Au Royaume-Uni, la Banque d’Angleterre (BoE) a, elle, relevé ce jeudi 17 mars son taux d’intérêt de 0,25 point de pourcentage à 0,75% (son niveau pré-pandémie) pour contrer l’inflation qui pourrait selon elle dépasser 8% en 2022. C’est la troisième fois de suite qu’elle resserre sa politique. Elle a justifié sa décision par « les tensions sur le marché du travail, les signes continus de coûts et pressions inflationnistes, et le risque qu’elles persistent ». L’inflation a déjà atteint 5,5% en janvier, bien au-dessus des 2% visés par la BoE. « L’inflation va encore augmenter dans les prochains mois, aux alentours de 8% au deuxième trimestre 2022, et peut-être encore plus haut plus tard dans l’année », prévient-elle.

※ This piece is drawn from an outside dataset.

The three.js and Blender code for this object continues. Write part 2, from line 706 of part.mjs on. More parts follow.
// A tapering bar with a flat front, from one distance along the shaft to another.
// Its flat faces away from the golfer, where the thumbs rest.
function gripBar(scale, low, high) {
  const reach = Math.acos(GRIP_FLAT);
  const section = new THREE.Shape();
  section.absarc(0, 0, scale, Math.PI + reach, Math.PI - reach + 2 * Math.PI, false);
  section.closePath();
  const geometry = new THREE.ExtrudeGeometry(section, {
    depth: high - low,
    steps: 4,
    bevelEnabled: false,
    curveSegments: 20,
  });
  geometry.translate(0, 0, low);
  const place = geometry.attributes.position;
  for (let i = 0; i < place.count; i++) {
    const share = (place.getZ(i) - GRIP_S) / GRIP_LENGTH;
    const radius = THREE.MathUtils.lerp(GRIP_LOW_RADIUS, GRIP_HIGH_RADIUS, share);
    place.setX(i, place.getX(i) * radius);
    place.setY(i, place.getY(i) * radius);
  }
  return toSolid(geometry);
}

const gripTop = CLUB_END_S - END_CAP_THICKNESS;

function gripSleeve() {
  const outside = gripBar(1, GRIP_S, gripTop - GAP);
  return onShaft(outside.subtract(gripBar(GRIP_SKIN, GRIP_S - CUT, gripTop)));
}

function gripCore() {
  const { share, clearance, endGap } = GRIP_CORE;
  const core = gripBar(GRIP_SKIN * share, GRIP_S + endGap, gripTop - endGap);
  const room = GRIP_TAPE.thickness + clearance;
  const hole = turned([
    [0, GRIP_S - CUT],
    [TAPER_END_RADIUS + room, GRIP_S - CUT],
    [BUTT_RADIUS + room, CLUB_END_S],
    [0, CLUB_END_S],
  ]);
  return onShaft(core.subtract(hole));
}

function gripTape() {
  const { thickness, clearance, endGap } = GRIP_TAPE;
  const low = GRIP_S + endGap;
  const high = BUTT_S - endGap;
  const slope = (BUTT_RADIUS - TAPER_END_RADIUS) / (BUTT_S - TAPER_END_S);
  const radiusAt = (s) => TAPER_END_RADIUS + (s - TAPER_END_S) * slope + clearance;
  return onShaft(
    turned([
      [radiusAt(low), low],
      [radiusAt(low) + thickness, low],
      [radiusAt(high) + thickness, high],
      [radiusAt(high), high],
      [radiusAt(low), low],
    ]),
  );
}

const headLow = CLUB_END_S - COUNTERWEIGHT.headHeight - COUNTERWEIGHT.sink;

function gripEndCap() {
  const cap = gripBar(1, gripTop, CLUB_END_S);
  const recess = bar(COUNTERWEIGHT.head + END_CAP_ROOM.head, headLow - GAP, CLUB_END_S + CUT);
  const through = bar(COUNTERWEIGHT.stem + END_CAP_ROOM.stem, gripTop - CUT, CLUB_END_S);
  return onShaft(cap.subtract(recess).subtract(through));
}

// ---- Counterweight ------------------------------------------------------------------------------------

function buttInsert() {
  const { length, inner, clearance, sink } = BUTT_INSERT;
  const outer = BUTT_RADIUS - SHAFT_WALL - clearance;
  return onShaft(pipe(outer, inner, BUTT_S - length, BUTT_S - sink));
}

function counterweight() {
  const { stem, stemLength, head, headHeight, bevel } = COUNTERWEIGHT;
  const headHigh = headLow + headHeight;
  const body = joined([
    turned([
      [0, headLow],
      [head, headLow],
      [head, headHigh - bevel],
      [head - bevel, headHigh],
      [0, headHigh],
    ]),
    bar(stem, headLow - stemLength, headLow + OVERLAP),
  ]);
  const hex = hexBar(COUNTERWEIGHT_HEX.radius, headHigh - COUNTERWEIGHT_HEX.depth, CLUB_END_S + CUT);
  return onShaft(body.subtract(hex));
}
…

Aux États-Unis, la banque centrale américaine a elle aussi opté pour une hausse prudente d’un quart de point de pourcentage, situant désormais ses taux dans une fourchette de 0,25% à 0,50%, après les avoir maintenus pendant deux ans entre 0% et 0,25%. C’est une première depuis 2018. « Nous prendrons les mesures nécessaires pour éviter que l’inflation élevée ne s’enracine, tout en soutenant un marché du travail solide », a assuré le président de la Fed, Jerome Powell, reconnaissant néanmoins qu’il faudrait « plus de temps » que prévu pour ramener l’inflation à l’objectif de 2%. La Fed table désormais sur 4,3% d’inflation en 2022, près du double de ses dernières prévisions en décembre. Pour 2023, elle s’attend à 2,7% puis 2,3% l’année suivante.